Drugiego bloga prowadzi chłopak, który pisze podobne artykuły, choć nie są aż tak dobre. Nie czeka on jednak, aż internauci sami do niego dotrą. Każdorazowo po opublikowaniu artykułu robi listę kilkunastu blogów, które mogą odnosić się do danego artykułu i każdemu z bloggerów przesyła informację o artykule, prośbę o komentarz oraz rozpowszechnienie na swoim blogu. Każdego zapewnia, że w zamian odwdzięczy się tym samym. Takie działanie przyczynia się do wzrostu czytelników o kilkanaście a nawet kilkadziesiąt osób. Kolejnych osób dostarczy publikacja artykułu na innych blogach.

Najważniejsze to nie bać się pytać! Jeśli nie pytasz, to też nic nie dostajesz!

Ma to zastosowanie na wielu różnych płaszczyznach, takich jak:

1. Wymiana linków

Warto pytać się i poprosić administratorów stron internetowych, które są dla nas znaczące o podlinkowanie. Jeśli dostrzegą wartość naszej strony i współzależność treści na oby stronach, to z pewnością to uczynią. Ale jeśli nasza strona zapełniona jest reklamami albo różnymi niepowiązanymi ze sobą treściami, to nie spodziewajmy się z ich strony działania.

2. Ofert partnerskie

Jeśli promujemy oferty partnerskie z opiniami gości, to na samym końcu należy zostawić wiadomość informującą, że jeśli chcą poznać dany produkt albo dokonać zakupu, to powinni użyć linka. Nie spodziewajmy się, że użytkownicy sami wpadną na to, żeby kliknąć w link.

3. Opiekunowie Wydawców

Jeśli prowadzimy kampanię typu CPA i konsekwentnie osiągamy wyniki dwudziestu lub więcej leadów każdego dnia, to powinniśmy porozmawiać z naszym opiekunem o zwiększeniu prowizji, którą otrzymujemy. Zazwyczaj bywają oni przychylni dla Wydawców, którzy osiągają konsekwentne wyniki.

4. Subskrybenci kanałów RSS

Nie oczekujmy, że internauci  sami dodadzą się do listy subskrybentów naszego kanału. Musimy zachęcić ich do tego. Dlatego warto wpisać pod każdym postem informację, że jeśli spodobało im się to, co przeczytali i chcą otrzymywać od nas wszelkie aktualności, to powinni zapisać się do subskrypcji.

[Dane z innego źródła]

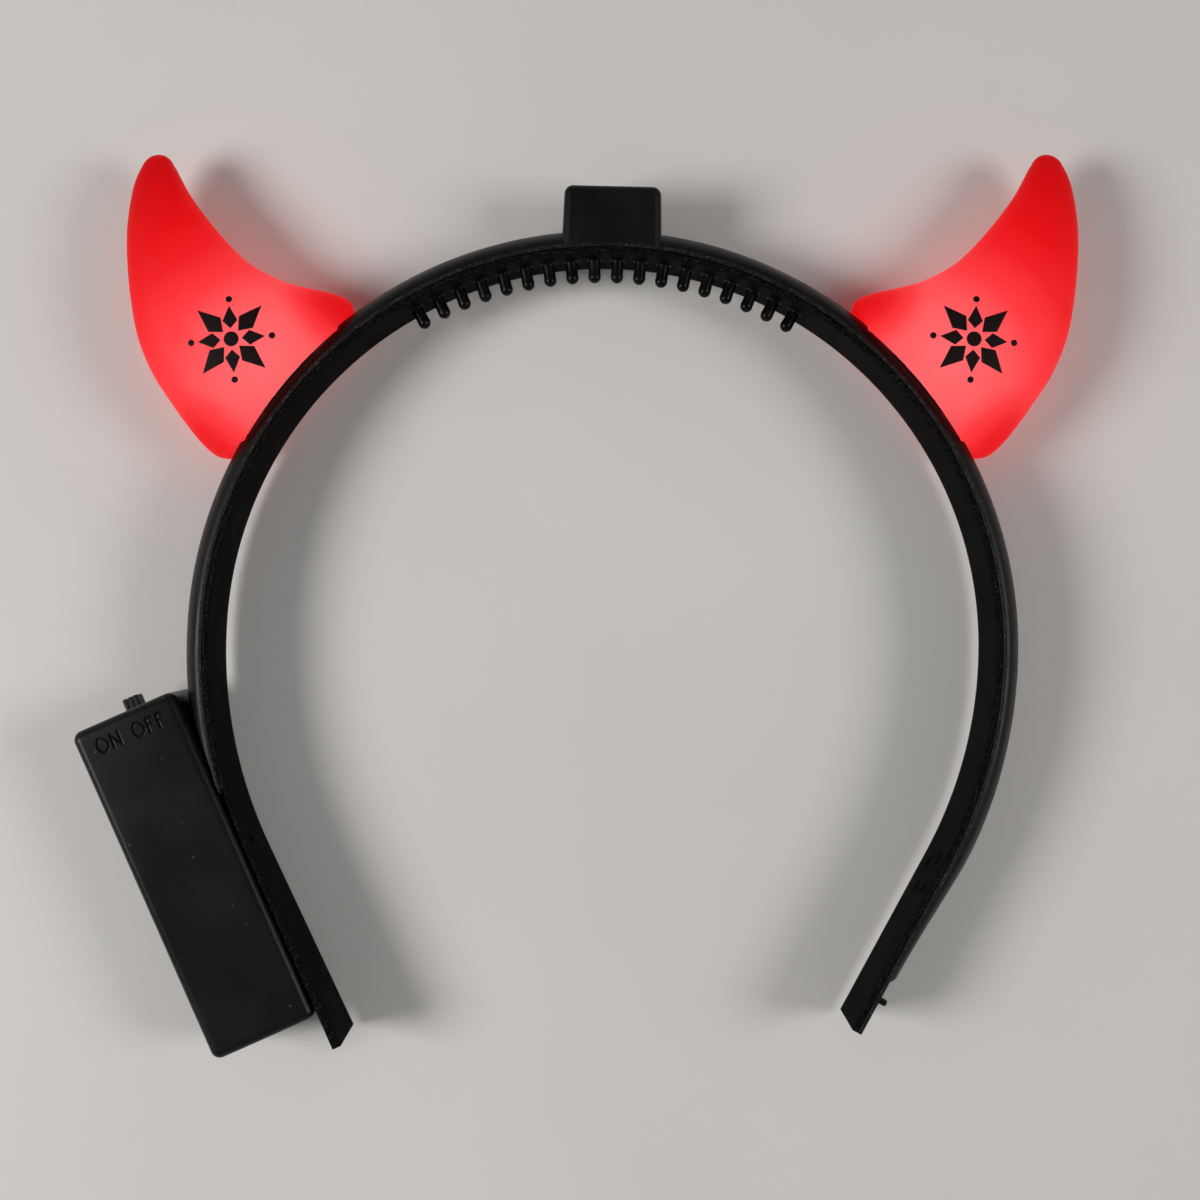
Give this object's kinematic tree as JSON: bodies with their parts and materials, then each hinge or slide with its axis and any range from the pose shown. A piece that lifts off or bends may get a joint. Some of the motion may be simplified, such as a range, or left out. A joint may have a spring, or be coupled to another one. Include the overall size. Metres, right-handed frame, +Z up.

5. Subskrybenci listy e-mailowej

Podobnie w przypadku listy e-mailowej, nie oczekujmy, że ludzie sami zostawią nam swoje dane i dopiszą się do niej. Poinformujmy ich o tej możliwości albo zachęćmy ich do tego za pomocą czegoś darmowego. Aweber posiada autoresponder, który od razu po zapisaniu się do subskrypcji wysyła ustalony przez nas „prezent”.

6. Social Networking

Jeśli chcemy, aby nasi czytelnicy „wykopali” historię czy artykuł z naszego bloga i umieścili je na stronie typu www.Wykop.pl, nie umieszczajmy przycisku, którego mają użyć na samym dole postu. Niech będzie on widoczny. Już początkowe piętnaście czy dwadzieścia „Wykopów” potrafi sprawić, że podskoczy w rankingach i będzie on czytany przez kolejne osoby.

7. Specjaliści ds. rozwoju i projektanci

Nie oczekujmy od nich, że z własnej inicjatywy wykonają doskonałą pracę. Jeśli wiemy, jakie mają być cele i wyniki każdej ze stron internetowych, przy których mają pracować, powiedzmy im o tym. Przekażmy im, jeśli coś nie działa tak, jak byśmy tego chcieli, podzielmy się opiniami i pracujmy razem.

Podstawą na swojej stronie internetowej czy blogu, które prowadzimy jest aktywność. Nie można siedzieć, analizować każdego i oczekiwać, że nasz blog sam będzie sobie dobrze radził. Wymaga to ciężkiej pracy, cierpliwości i zdolności do podejmowania kilku działań równocześnie. Warto jednak podjąć tą próbę, aby blog funkcjonował tak, jak chcemy i żebyśmy mogli się z niego cieszyć.